Data segment:
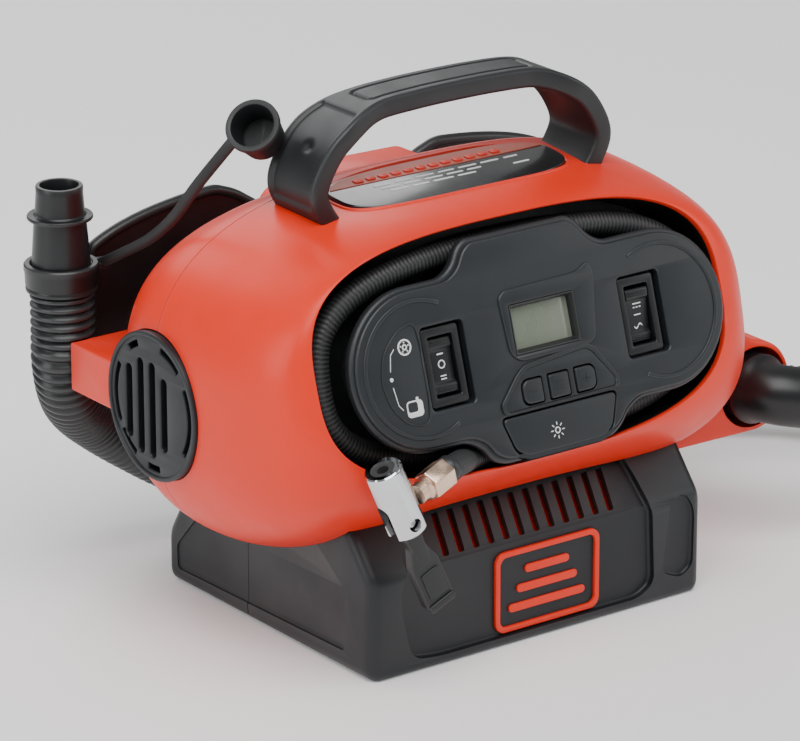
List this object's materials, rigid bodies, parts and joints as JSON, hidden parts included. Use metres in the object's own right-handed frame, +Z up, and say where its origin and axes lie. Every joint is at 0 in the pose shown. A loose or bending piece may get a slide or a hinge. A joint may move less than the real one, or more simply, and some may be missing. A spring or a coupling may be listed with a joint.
{
  "type": "portable tire inflator",
  "caption": "Portable tyre inflator: capsule body on a block base, carry handle, tilted control panel, stored air hose with clamp-on chuck, and a corrugated blower hose.",
  "frame": {"origin": "centre of the base's footprint, on the floor that the feet stand on", "axes": "+X to the right along the body as the control panel is faced, +Y away from the panel, +Z up"},
  "size_m": [0.399, 0.219, 0.2169],
  "materials": {
    "orange_plastic": "semi-gloss",
    "charcoal_plastic": "matte, fine texture",
    "black_plastic": "satin",
    "black_gloss": "gloss",
    "rubber": "matte",
    "display_glass": "gloss",
    "board_green": "satin",
    "hose_plastic": "satin, corrugated",
    "hose_rubber": "ribbed",
    "brass": "satin",
    "chrome": "polished",
    "steel": "satin",
    "gear_plastic": "satin",
    "cast_metal": "cast"
  },
  "bodies": {
    "housing": {"front_shell": "orange_plastic", "rear_shell": "orange_plastic", "port_socket": "orange_plastic", "end_grille": "charcoal_plastic", "base_front": "charcoal_plastic", "base_rear": "charcoal_plastic", "base_feet": "rubber", "front_emblem": "orange_plastic", "handle": "charcoal_plastic", "label_plate": "black_gloss", "label_stripe": "orange_plastic", "control_panel": "charcoal_plastic", "panel_hub": "black_plastic", "display_window": "display_glass", "display_module": "board_green", "power_switch_frame": "black_plastic", "source_switch_frame": "black_plastic", "button_board": "board_green", "cord_hub": "black_plastic", "cord_flange": "black_plastic", "hose_bracket": "orange_plastic", "nozzle": "black_plastic", "nozzle_collar": "black_plastic", "cap_strap": "rubber", "nozzle_cap": "rubber", "blower_hose": "hose_plastic", "hose_elbow": "black_plastic", "air_hose_coil": "hose_rubber", "air_hose_tail": "hose_rubber", "hose_ferrule": "brass", "chuck_barrel": "chrome", "chuck_seal": "rubber", "chuck_pin": "steel", "motor_can": "steel", "compressor_frame": "cast_metal", "cylinder": "cast_metal", "cylinder_head": "cast_metal", "blower_motor": "steel", "blower_scroll": "black_plastic", "power_board": "board_green", "transformer": "steel", "shell_screws": "steel"},
    "power_rocker": {"power_rocker": "black_plastic"},
    "source_rocker": {"source_rocker": "black_plastic"},
    "button_minus": {"button_minus": "charcoal_plastic"},
    "button_mode": {"button_mode": "charcoal_plastic"},
    "button_plus": {"button_plus": "charcoal_plastic"},
    "light_button": {"light_button": "charcoal_plastic"},
    "chuck_lever": {"chuck_lever": "black_plastic"},
    "motor_rotor": {"motor_shaft": "steel", "drive_pinion": "brass", "cooling_fan": "black_plastic"},
    "crank": {"crank_gear": "gear_plastic", "crank_shaft": "steel"},
    "piston": {"piston_rod": "cast_metal"},
    "blower_rotor": {"blower_impeller": "black_plastic"}
  },
  "joints": [
    {"name": "power_switch", "type": "hinge", "parent": "housing", "child": "power_rocker", "pos_m": [-0.0475, -0.06537, 0.12239], "axis": [1, 0, 0], "range_deg": [-12, 12]},
    {"name": "source_switch", "type": "hinge", "parent": "housing", "child": "source_rocker", "pos_m": [0.049, -0.06507, 0.12334], "axis": [1, 0, 0], "range_deg": [-16, 0]},
    {"name": "button_minus_press", "type": "slide", "parent": "housing", "child": "button_minus", "axis": [0, 0.9563, -0.2924], "range_m": [0, 0.0012], "stiffness_N_per_m": 400},
    {"name": "button_mode_press", "type": "slide", "parent": "housing", "child": "button_mode", "axis": [0, 0.9563, -0.2924], "range_m": [0, 0.0012], "stiffness_N_per_m": 400},
    {"name": "button_plus_press", "type": "slide", "parent": "housing", "child": "button_plus", "axis": [0, 0.9563, -0.2924], "range_m": [0, 0.0012], "stiffness_N_per_m": 400},
    {"name": "light_button_press", "type": "slide", "parent": "housing", "child": "light_button", "axis": [0, 0.9563, -0.2924], "range_m": [0, 0.0012], "stiffness_N_per_m": 400},
    {"name": "chuck_lever_flip", "type": "hinge", "parent": "housing", "child": "chuck_lever", "pos_m": [-0.08143, -0.09, 0.07476], "axis": [0, 1, 0], "range_deg": [0, 80]},
    {"name": "crank_turn", "type": "hinge", "parent": "housing", "child": "crank", "pos_m": [0, 0.01, 0.112], "axis": [1, 0, 0], "continuous": true},
    {"name": "motor_turn", "type": "hinge", "parent": "housing", "child": "motor_rotor", "pos_m": [0, 0.01, 0.087], "axis": [1, 0, 0], "continuous": true},
    {"name": "piston_stroke", "type": "slide", "parent": "housing", "child": "piston", "axis": [0, 0, 1], "range_m": [-0.008, 0.008]},
    {"name": "blower_turn", "type": "hinge", "parent": "housing", "child": "blower_rotor", "pos_m": [0, 0.01, 0.1], "axis": [1, 0, 0], "continuous": true}
  ],
  "couplings": [
    {"joint": "motor_turn", "follows": "crank_turn", "ratio": -4}
  ]
}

Work to be completed: Each line of the listing should be echoed back exactly.

Final result:
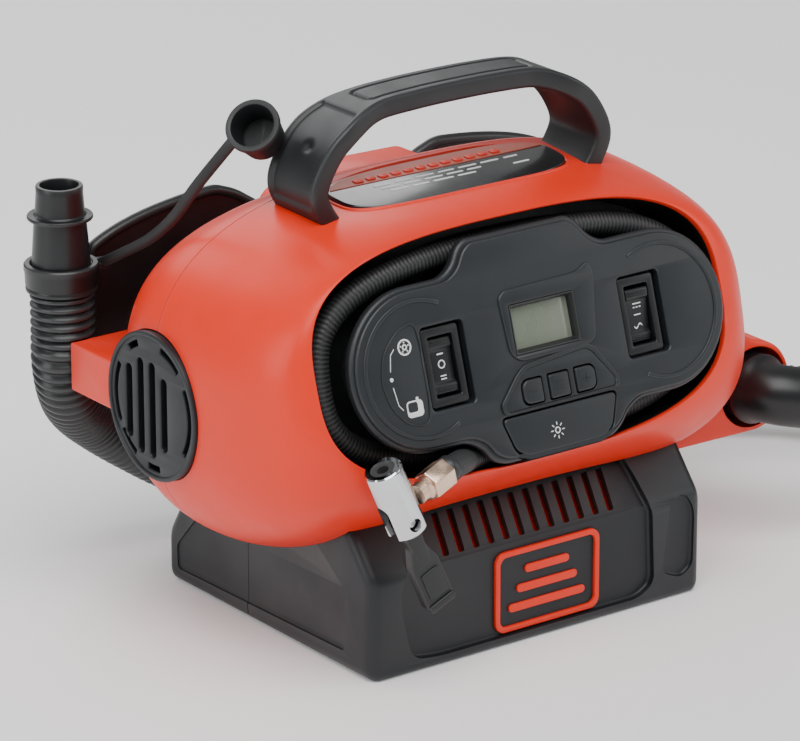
List this object's materials, rigid bodies, parts and joints as JSON, hidden parts included. Use metres in the object's own right-handed frame, +Z up, and say where its origin and axes lie. Every joint is at 0 in the pose shown. A loose or bending piece may get a slide or a hinge. A joint may move less than the real one, or more simply, and some may be missing. A spring or a coupling may be listed with a joint.
{
  "type": "portable tire inflator",
  "caption": "Portable tyre inflator: capsule body on a block base, carry handle, tilted control panel, stored air hose with clamp-on chuck, and a corrugated blower hose.",
  "frame": {"origin": "centre of the base's footprint, on the floor that the feet stand on", "axes": "+X to the right along the body as the control panel is faced, +Y away from the panel, +Z up"},
  "size_m": [0.399, 0.219, 0.2169],
  "materials": {
    "orange_plastic": "semi-gloss",
    "charcoal_plastic": "matte, fine texture",
    "black_plastic": "satin",
    "black_gloss": "gloss",
    "rubber": "matte",
    "display_glass": "gloss",
    "board_green": "satin",
    "hose_plastic": "satin, corrugated",
    "hose_rubber": "ribbed",
    "brass": "satin",
    "chrome": "polished",
    "steel": "satin",
    "gear_plastic": "satin",
    "cast_metal": "cast"
  },
  "bodies": {
    "housing": {"front_shell": "orange_plastic", "rear_shell": "orange_plastic", "port_socket": "orange_plastic", "end_grille": "charcoal_plastic", "base_front": "charcoal_plastic", "base_rear": "charcoal_plastic", "base_feet": "rubber", "front_emblem": "orange_plastic", "handle": "charcoal_plastic", "label_plate": "black_gloss", "label_stripe": "orange_plastic", "control_panel": "charcoal_plastic", "panel_hub": "black_plastic", "display_window": "display_glass", "display_module": "board_green", "power_switch_frame": "black_plastic", "source_switch_frame": "black_plastic", "button_board": "board_green", "cord_hub": "black_plastic", "cord_flange": "black_plastic", "hose_bracket": "orange_plastic", "nozzle": "black_plastic", "nozzle_collar": "black_plastic", "cap_strap": "rubber", "nozzle_cap": "rubber", "blower_hose": "hose_plastic", "hose_elbow": "black_plastic", "air_hose_coil": "hose_rubber", "air_hose_tail": "hose_rubber", "hose_ferrule": "brass", "chuck_barrel": "chrome", "chuck_seal": "rubber", "chuck_pin": "steel", "motor_can": "steel", "compressor_frame": "cast_metal", "cylinder": "cast_metal", "cylinder_head": "cast_metal", "blower_motor": "steel", "blower_scroll": "black_plastic", "power_board": "board_green", "transformer": "steel", "shell_screws": "steel"},
    "power_rocker": {"power_rocker": "black_plastic"},
    "source_rocker": {"source_rocker": "black_plastic"},
    "button_minus": {"button_minus": "charcoal_plastic"},
    "button_mode": {"button_mode": "charcoal_plastic"},
    "button_plus": {"button_plus": "charcoal_plastic"},
    "light_button": {"light_button": "charcoal_plastic"},
    "chuck_lever": {"chuck_lever": "black_plastic"},
    "motor_rotor": {"motor_shaft": "steel", "drive_pinion": "brass", "cooling_fan": "black_plastic"},
    "crank": {"crank_gear": "gear_plastic", "crank_shaft": "steel"},
    "piston": {"piston_rod": "cast_metal"},
    "blower_rotor": {"blower_impeller": "black_plastic"}
  },
  "joints": [
    {"name": "power_switch", "type": "hinge", "parent": "housing", "child": "power_rocker", "pos_m": [-0.0475, -0.06537, 0.12239], "axis": [1, 0, 0], "range_deg": [-12, 12]},
    {"name": "source_switch", "type": "hinge", "parent": "housing", "child": "source_rocker", "pos_m": [0.049, -0.06507, 0.12334], "axis": [1, 0, 0], "range_deg": [-16, 0]},
    {"name": "button_minus_press", "type": "slide", "parent": "housing", "child": "button_minus", "axis": [0, 0.9563, -0.2924], "range_m": [0, 0.0012], "stiffness_N_per_m": 400},
    {"name": "button_mode_press", "type": "slide", "parent": "housing", "child": "button_mode", "axis": [0, 0.9563, -0.2924], "range_m": [0, 0.0012], "stiffness_N_per_m": 400},
    {"name": "button_plus_press", "type": "slide", "parent": "housing", "child": "button_plus", "axis": [0, 0.9563, -0.2924], "range_m": [0, 0.0012], "stiffness_N_per_m": 400},
    {"name": "light_button_press", "type": "slide", "parent": "housing", "child": "light_button", "axis": [0, 0.9563, -0.2924], "range_m": [0, 0.0012], "stiffness_N_per_m": 400},
    {"name": "chuck_lever_flip", "type": "hinge", "parent": "housing", "child": "chuck_lever", "pos_m": [-0.08143, -0.09, 0.07476], "axis": [0, 1, 0], "range_deg": [0, 80]},
    {"name": "crank_turn", "type": "hinge", "parent": "housing", "child": "crank", "pos_m": [0, 0.01, 0.112], "axis": [1, 0, 0], "continuous": true},
    {"name": "motor_turn", "type": "hinge", "parent": "housing", "child": "motor_rotor", "pos_m": [0, 0.01, 0.087], "axis": [1, 0, 0], "continuous": true},
    {"name": "piston_stroke", "type": "slide", "parent": "housing", "child": "piston", "axis": [0, 0, 1], "range_m": [-0.008, 0.008]},
    {"name": "blower_turn", "type": "hinge", "parent": "housing", "child": "blower_rotor", "pos_m": [0, 0.01, 0.1], "axis": [1, 0, 0], "continuous": true}
  ],
  "couplings": [
    {"joint": "motor_turn", "follows": "crank_turn", "ratio": -4}
  ]
}